Dataset rows:
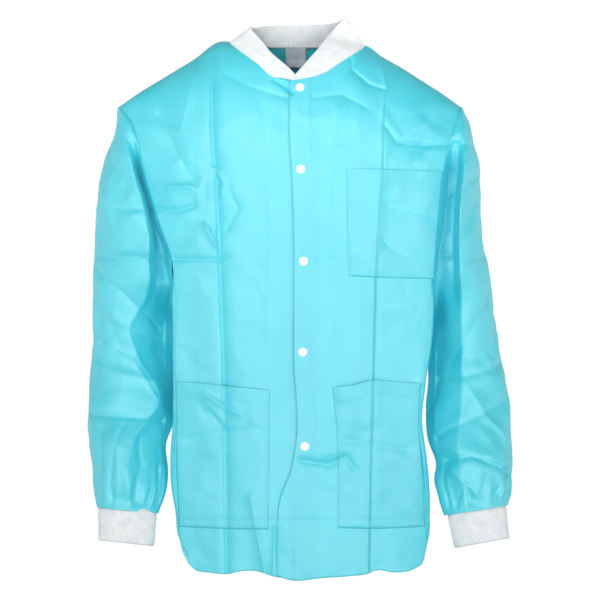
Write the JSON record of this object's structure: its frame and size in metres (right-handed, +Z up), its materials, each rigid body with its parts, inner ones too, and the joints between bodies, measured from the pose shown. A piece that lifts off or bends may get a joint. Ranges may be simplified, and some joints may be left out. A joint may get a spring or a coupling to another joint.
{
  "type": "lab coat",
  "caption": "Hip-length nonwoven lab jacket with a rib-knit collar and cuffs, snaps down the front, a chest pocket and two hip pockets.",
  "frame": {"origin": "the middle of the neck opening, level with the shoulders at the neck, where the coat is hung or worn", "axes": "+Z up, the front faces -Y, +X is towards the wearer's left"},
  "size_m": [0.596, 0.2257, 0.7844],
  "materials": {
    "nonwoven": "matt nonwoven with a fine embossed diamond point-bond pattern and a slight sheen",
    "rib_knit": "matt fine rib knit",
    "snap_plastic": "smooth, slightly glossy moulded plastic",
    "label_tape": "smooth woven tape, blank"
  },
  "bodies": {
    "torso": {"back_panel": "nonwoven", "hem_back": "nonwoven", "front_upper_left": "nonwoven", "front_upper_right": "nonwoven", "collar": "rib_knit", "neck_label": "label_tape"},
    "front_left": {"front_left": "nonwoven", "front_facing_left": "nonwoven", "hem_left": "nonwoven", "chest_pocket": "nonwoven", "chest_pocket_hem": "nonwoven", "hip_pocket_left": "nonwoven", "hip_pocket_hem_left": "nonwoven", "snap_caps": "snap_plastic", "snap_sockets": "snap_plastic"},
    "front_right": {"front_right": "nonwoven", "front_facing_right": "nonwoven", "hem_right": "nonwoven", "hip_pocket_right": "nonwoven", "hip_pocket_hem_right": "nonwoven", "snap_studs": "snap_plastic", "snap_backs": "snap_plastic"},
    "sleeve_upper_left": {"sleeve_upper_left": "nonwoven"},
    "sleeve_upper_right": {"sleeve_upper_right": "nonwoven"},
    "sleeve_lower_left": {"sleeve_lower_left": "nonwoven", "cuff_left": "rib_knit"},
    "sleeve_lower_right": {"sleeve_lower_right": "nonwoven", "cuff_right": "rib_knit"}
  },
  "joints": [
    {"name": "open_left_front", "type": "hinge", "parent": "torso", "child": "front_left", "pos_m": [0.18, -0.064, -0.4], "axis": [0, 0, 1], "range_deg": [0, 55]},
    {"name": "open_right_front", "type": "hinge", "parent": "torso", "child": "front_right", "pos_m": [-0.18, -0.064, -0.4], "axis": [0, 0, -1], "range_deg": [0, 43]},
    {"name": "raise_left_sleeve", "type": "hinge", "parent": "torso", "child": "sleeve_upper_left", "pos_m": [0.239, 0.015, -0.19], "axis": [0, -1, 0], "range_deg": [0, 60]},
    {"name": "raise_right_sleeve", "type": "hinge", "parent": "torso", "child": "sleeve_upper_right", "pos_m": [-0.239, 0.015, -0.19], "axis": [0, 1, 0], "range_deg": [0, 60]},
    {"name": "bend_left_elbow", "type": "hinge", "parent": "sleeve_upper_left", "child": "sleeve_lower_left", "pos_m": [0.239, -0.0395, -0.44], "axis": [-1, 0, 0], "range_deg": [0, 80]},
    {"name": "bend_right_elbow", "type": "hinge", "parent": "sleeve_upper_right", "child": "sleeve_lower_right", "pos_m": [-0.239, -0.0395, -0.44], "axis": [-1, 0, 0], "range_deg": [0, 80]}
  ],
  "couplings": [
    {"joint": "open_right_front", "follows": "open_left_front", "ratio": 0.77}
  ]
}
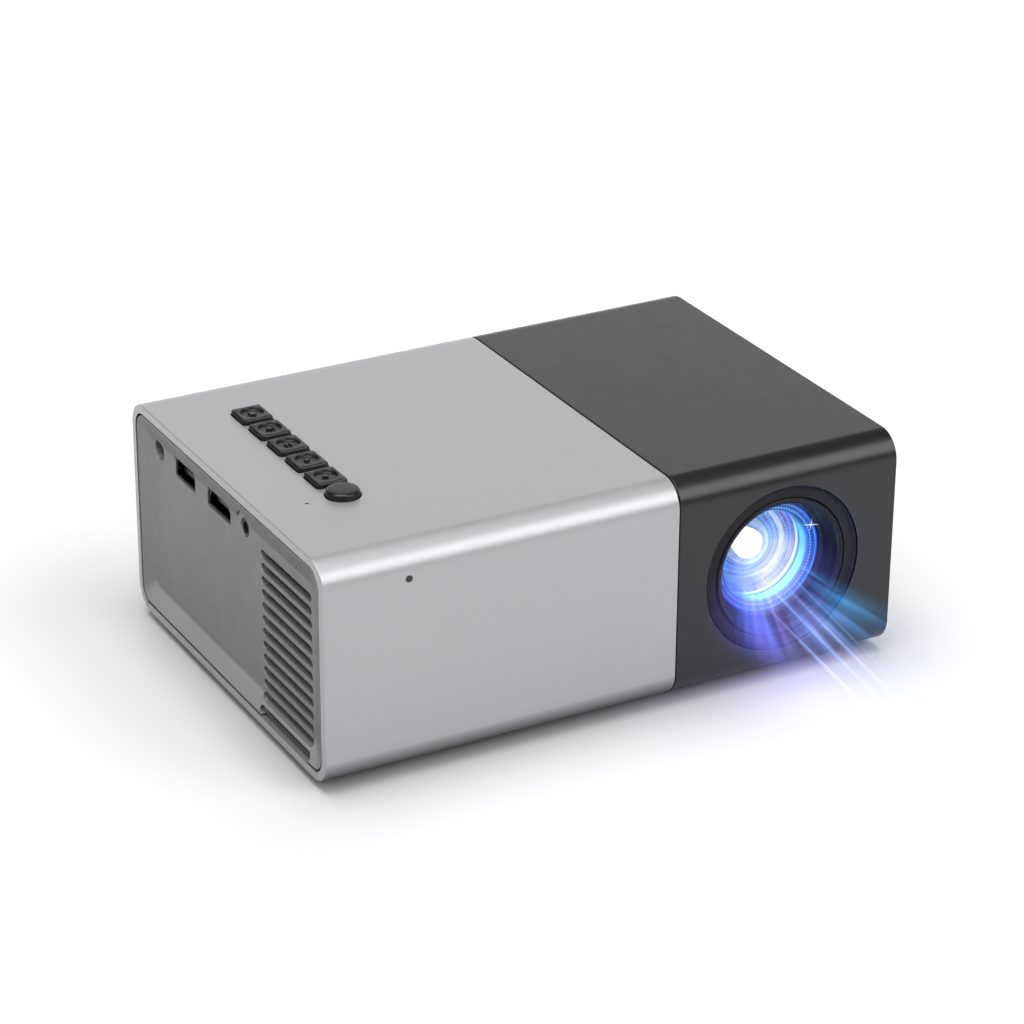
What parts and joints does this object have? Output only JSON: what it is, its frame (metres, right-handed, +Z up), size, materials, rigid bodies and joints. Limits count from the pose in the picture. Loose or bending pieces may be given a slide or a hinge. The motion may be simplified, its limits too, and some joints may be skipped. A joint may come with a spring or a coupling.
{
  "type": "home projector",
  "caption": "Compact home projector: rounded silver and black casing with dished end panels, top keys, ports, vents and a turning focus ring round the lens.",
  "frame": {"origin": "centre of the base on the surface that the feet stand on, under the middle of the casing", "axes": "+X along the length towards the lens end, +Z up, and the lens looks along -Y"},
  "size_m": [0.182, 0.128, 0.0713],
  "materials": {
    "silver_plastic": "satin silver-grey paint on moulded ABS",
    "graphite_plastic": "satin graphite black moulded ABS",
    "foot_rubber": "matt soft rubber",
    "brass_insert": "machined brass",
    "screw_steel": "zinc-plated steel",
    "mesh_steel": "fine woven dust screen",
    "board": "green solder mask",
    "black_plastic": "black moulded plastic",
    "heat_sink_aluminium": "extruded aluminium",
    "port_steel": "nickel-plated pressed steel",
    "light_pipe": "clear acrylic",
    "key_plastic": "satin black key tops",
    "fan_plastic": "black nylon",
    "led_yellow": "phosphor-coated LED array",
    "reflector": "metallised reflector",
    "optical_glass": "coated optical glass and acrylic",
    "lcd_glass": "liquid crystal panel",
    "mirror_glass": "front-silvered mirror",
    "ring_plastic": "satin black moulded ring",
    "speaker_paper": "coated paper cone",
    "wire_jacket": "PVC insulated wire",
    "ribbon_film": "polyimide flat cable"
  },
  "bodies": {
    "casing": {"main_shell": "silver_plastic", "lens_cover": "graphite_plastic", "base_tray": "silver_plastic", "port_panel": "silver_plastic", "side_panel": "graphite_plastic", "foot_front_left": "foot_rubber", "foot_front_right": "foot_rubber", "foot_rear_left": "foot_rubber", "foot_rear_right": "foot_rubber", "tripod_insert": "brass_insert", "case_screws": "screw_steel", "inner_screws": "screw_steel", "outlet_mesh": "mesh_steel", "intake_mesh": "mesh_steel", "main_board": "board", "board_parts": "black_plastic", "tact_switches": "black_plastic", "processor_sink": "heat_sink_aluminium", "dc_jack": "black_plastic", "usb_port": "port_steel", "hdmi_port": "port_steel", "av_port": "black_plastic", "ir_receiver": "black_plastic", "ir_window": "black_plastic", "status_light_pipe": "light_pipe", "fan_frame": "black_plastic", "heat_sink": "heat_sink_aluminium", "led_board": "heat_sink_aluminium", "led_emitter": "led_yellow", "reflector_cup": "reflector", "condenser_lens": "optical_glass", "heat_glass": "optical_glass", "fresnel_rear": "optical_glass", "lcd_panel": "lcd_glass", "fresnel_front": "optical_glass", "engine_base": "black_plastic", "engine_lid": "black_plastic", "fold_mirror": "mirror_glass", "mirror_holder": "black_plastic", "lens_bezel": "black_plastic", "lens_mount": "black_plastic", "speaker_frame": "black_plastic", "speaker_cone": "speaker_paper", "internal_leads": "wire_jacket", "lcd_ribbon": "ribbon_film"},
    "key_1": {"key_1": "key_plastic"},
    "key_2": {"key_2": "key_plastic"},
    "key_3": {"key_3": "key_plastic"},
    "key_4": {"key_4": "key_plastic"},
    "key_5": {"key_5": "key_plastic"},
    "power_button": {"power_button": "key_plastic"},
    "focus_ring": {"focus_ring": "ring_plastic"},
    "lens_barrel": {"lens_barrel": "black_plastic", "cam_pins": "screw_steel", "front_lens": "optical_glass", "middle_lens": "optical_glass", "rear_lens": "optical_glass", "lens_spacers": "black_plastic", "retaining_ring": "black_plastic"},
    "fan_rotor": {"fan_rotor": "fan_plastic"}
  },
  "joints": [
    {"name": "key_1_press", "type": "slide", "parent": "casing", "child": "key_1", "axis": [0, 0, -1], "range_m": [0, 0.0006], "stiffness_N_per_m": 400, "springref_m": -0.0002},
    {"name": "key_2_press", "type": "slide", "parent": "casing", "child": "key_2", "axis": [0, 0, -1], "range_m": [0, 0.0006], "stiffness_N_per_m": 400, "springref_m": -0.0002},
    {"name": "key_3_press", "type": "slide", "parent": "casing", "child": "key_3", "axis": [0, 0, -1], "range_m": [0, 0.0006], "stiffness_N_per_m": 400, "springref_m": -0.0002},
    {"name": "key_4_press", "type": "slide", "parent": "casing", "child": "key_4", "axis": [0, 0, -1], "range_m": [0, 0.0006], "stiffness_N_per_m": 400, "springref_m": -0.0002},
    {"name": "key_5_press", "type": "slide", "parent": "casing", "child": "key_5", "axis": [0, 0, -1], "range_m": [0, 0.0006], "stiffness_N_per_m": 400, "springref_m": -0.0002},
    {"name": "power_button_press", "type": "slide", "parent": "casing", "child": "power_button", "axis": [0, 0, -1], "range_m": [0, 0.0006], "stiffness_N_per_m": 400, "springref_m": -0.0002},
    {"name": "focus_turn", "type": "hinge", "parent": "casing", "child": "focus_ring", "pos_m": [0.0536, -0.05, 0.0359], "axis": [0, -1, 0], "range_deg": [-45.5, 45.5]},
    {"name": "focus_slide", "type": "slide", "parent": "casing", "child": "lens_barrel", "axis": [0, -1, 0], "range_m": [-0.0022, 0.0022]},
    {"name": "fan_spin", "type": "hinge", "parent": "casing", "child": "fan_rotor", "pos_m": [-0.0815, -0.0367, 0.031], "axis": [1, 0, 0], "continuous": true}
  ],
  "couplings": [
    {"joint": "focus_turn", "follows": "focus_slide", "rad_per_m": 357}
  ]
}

◆ **TASK OBJECTIVE**
Select and copy each line from the data that includes the word "rigid".

◆ **SOLUTION FOR THIS TASK**
Write the JSON record of this object's structure: its frame and size in metres (right-handed, +Z up), its materials, each rigid body with its parts, inner ones too, and the joints between bodies, measured from the pose shown. A piece that lifts off or bends may get a joint. Ranges may be simplified, and some joints may be left out. A joint may get a spring or a coupling to another joint.
What parts and joints does this object have? Output only JSON: what it is, its frame (metres, right-handed, +Z up), size, materials, rigid bodies and joints. Limits count from the pose in the picture. Loose or bending pieces may be given a slide or a hinge. The motion may be simplified, its limits too, and some joints may be skipped. A joint may come with a spring or a coupling.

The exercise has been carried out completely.